Even when the disease is well controlled, persons with HIV may develop aging-related conditions at a younger age. HIV and its treatment can also affect other parts of the body, such as the brain and the heart. For example, persons living with HIV are significantly more likely to develop cardiovascular disease than persons without HIV.
Older persons living with HIV also have an increased risk of dementia, diabetes, osteoporosis, frailty, and some cancers. They also may be more likely to fall. It’s common for older adults with HIV to experience mental illness, especially depression and addiction, and they tend to be more isolated. Age-related changes can affect an older person’s ability to think or remember, which can make it harder to stick to an HIV treatment regimen.
Treatment with HIV medicines is recommended for everyone with HIV. The choice of an HIV treatment regimen is based on the person’s individual needs. Side effects from HIV medicines and other medicines may occur more frequently in older persons with HIV than in younger persons with HIV. In addition, there is an increased risk of drug interactions in an older person taking HIV medicines and medicines for another condition.
Talk with your doctor if you are concerned about how living with HIV could affect you as you grow older.
The importance of support services
Older persons with HIV may face different issues than their younger counterparts, including greater social isolation and loneliness. Stigma is also a particular concern among older persons with HIV. Stigma negatively affects person’s quality of life, self-image, and behaviors, and may prevent them disclosing their HIV status or seeking the health care or social services that many aging adults may require.

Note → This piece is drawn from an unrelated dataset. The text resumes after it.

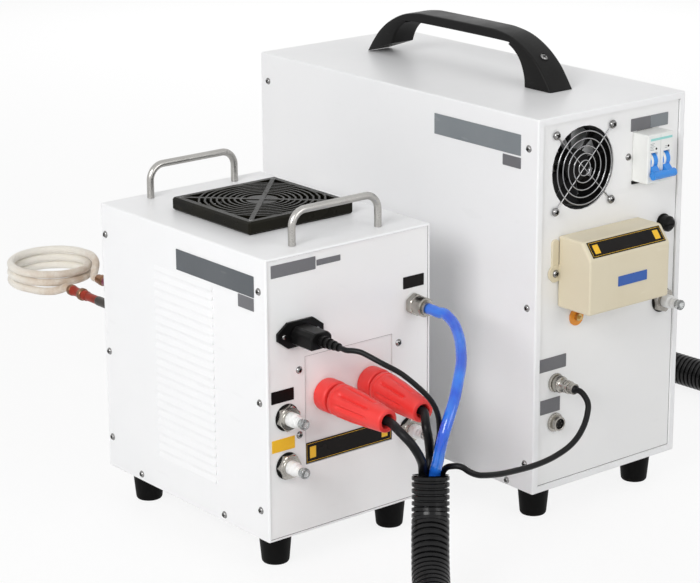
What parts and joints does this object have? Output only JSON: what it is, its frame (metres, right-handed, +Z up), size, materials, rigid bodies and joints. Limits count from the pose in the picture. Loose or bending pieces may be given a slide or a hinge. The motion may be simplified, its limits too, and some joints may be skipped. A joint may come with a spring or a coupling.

Therefore, it is important for older persons with HIV to get linked to HIV care and have access to mental health and other support services to help them stay healthy and to stay in HIV care. You can find support services through your health care provider, your local community center, or an HIV service organization. Or use the HIV Services Locator to find services near you.
This page’s content was adapted from information found on hiv.gov, cdc.gov, and the National Institute of Aging at nih.gov.
National HIV/AIDS and Aging Awareness Day (NHAAD) is observed each year on September 18. Founded by the AIDS Institute, NHAAD brings attention to issues related to HIV among older Americans, including new infections among older adults and adults over 50 aging with HIV.